In fact, the main challenge of the government today is that it does not even have the capacity to finance itself urgently by raising the yields on agricultural exports without raising against it the big agro-exporting bourgeoisie which, to top it off, is increasingly afraid of running out of enough gasoil and ethanol to reap the harvest.

The weakness of the government and the nervousness of the most authoritarian sectors of capital -those linked to agricultural and mining exports- is what is breathing air to the rise of a far right whose original stronghold was, however, urban and from the capital city.

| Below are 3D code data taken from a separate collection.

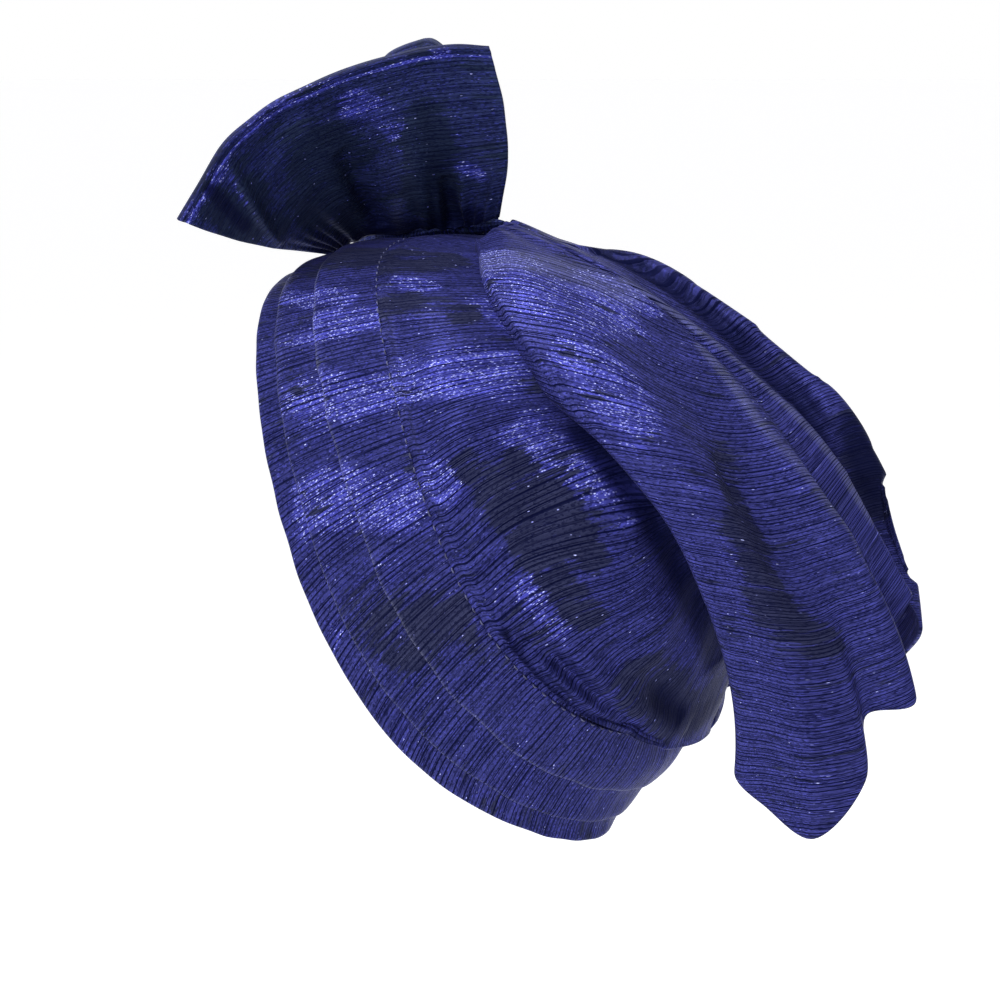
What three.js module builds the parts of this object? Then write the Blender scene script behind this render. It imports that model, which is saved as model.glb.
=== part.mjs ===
import * as THREE from 'three';

// A turban cap, in millimetres, +Z up. The wearer faces -Y and the wearer's left is +X.
// The tables are measured from the middle of the head. The whole is moved at the end so that
// the origin is the inner top of the crown, where a head touches it.

const TAU = Math.PI * 2;
const AROUND = 52;
const SEAT = { y: -4, z: 88 };

// One row per loop round the head, front to back: the pleat edges, the seam, then the crown.
// top and nape are [y, z] where the loop crosses the middle plane and width is half its width.
// side and turn shift its sides along the axis of the cap, egg narrows it towards the nape.
const LOOPS = [
  { name: 'rim', top: [-76.8, 74.6], nape: [37.6, -112.9], width: 76, side: 11.1, turn: -22, egg: 0.19 },
  { name: 'foldOne', top: [-69.1, 79.4], nape: [43, -105.6], width: 79, side: 7.4, turn: -19.3, egg: 0.12 },
  { name: 'foldTwo', top: [-55.8, 84.4], nape: [53.8, -94.3], width: 81.5, side: 0.4, turn: -17, egg: 0.07 },
  { name: 'seam', top: [-34, 88.3], nape: [71, -78.3], width: 82.5, side: -4.7, turn: -16.7, egg: 0 },
  { name: 'roll', top: [-22, 89.5], nape: [75, -76.5], width: 83, side: -5, turn: -15, egg: 0.1 },
  { name: 'swell', top: [-2, 88], nape: [83, -58], width: 78.5, side: -4, turn: -12, egg: 0.15 },
  { name: 'crest', top: [22, 83], nape: [94, -37], width: 63.5, side: -3, turn: -8, egg: 0.02 },
  { name: 'rear', top: [48, 72], nape: [100, -15], width: 49, side: -2, turn: -5, egg: -0.04 },
  { name: 'close', top: [69, 57], nape: [99, 5], width: 31, side: -1, turn: -2, egg: -0.08 },
  { name: 'apex', top: [87, 33], nape: [87, 33], width: 0, side: 0, turn: 0, egg: 0 },
];
const SEAM_ROW = 3;
const APEX_ROW = LOOPS.length - 1;

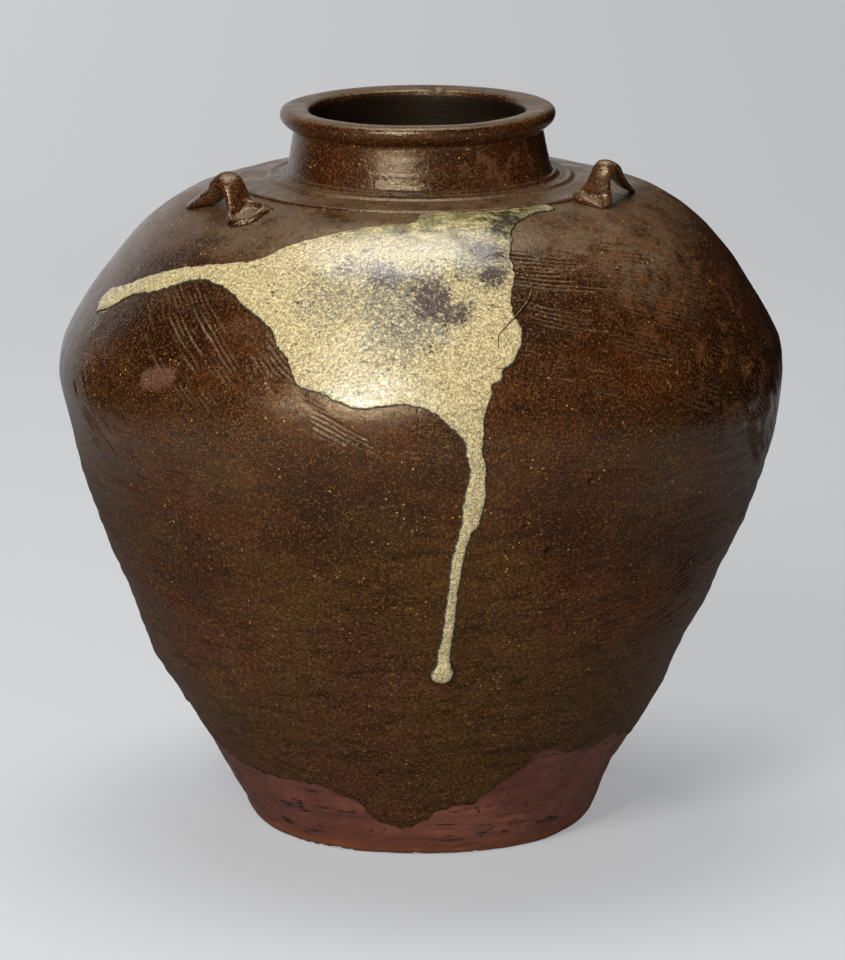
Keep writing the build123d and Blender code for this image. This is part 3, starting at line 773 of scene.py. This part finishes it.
def neck():
    """The collar with its skirt and the rolled lip, glazed all over."""
    fine = smooth_curve(np.array(NECK_SECTION + NECK_SECTION[:1]), 0.75)[:-1]
    count, steps = len(fine), 400
    bm, column, row = sheet(steps, count)
    angle = column % steps * 360 / steps
    r, z = fine[row % count].T
    p = turned(r, z, angle)
    lump = lumps(p, NECK_LUMPS)
    rings = 0.09 * noise(np.stack([r * 2.2, z * 2.2, p[:, 0] * 0.05], axis=1), 3.4, 44)
    r = r + np.where(r > 60, 1.0, -0.6) * (lump + rings)
    top = z > 366

    # The lip isn't quite level, and has a chip at the back
    lip_radius = 70
    level = 0.3 * noise(p, 30, 45) + 0.5 * p[:, 0] / lip_radius + 0.4 * p[:, 1] / lip_radius
    z = z + smooth(350, 362, z) * level
    chip_angle, chip_radius, chip_size, chip_depth = LIP_CHIP
    away = (angle - chip_angle + 180) % 360 - 180
    chip = np.exp(-((away / chip_size) ** 2)) * np.exp(-(((r - chip_radius) / chip_size) ** 2))
    z = z - chip_depth * (chip * top)
    closed_up(bm, turned(r, z, angle), row)
    piece = finished("collar_and_rolled_lip", bm, iron_glaze)
    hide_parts("neck_collar", "rolled_lip")


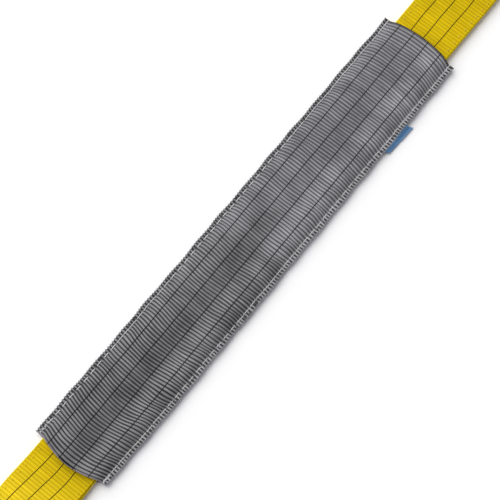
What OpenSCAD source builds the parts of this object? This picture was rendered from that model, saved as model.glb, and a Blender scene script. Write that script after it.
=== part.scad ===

In the absence of an independent class movement there is no doubt that this movement will continue to grow and offer itself more and more openly as a repressive force against the workers. Milei's presentation of the "anti-picketing movement", a group dedicated to digital monitoring and reporting of roadblocks and those who take part in their activities, may seem folkloric and irrelevant, but it marks a leap forward in the anti-worker belligerence of the Buenos Aires petty bourgeoisie.

The outlook for the workers

Workers' demonstration in Rawson, Chubut.

Workers' demonstration in Rawson, Chubut.

The Indec announced yesterday the poverty rate. It fell slightly at the end of 2021, but inflation did its work afterwards and the suction of income towards capital will make it exceed 40% again. The simultaneous publication of working poverty rates - workers whose wages do not cover the basic basket - completed the picture: from 17.6% in 2010 we have gone to 28.2%, the current figure, an absolute record. And among the most precarious workers, those who suffer the "unstable underemployment" of the changas, this severe working poverty affected 58.2%.

In other words, the starting point is that nearly a third of workers cannot meet their basic needs with their wages.

Now let us add the blow of inflation doubled by the reduction of real wages due to anti-inflationary policies. And to that the abrupt reduction of social security coverage, the brutal rise in energy and water rates and the effect of taxes. Let us add that the cheapening of dismissal tends to concentrate wages around the minimum and that pensions, already eroded by inflation, are going to be cut directly.

The situation is serious. All the more so because Argentina is moving from the periphery to the center of the map of imperialist conflicts. And above all, because the workers have not found a way out of the permanent sabotage of their struggles by the left and the unions. It is still an open situation, but it is urgent to organize.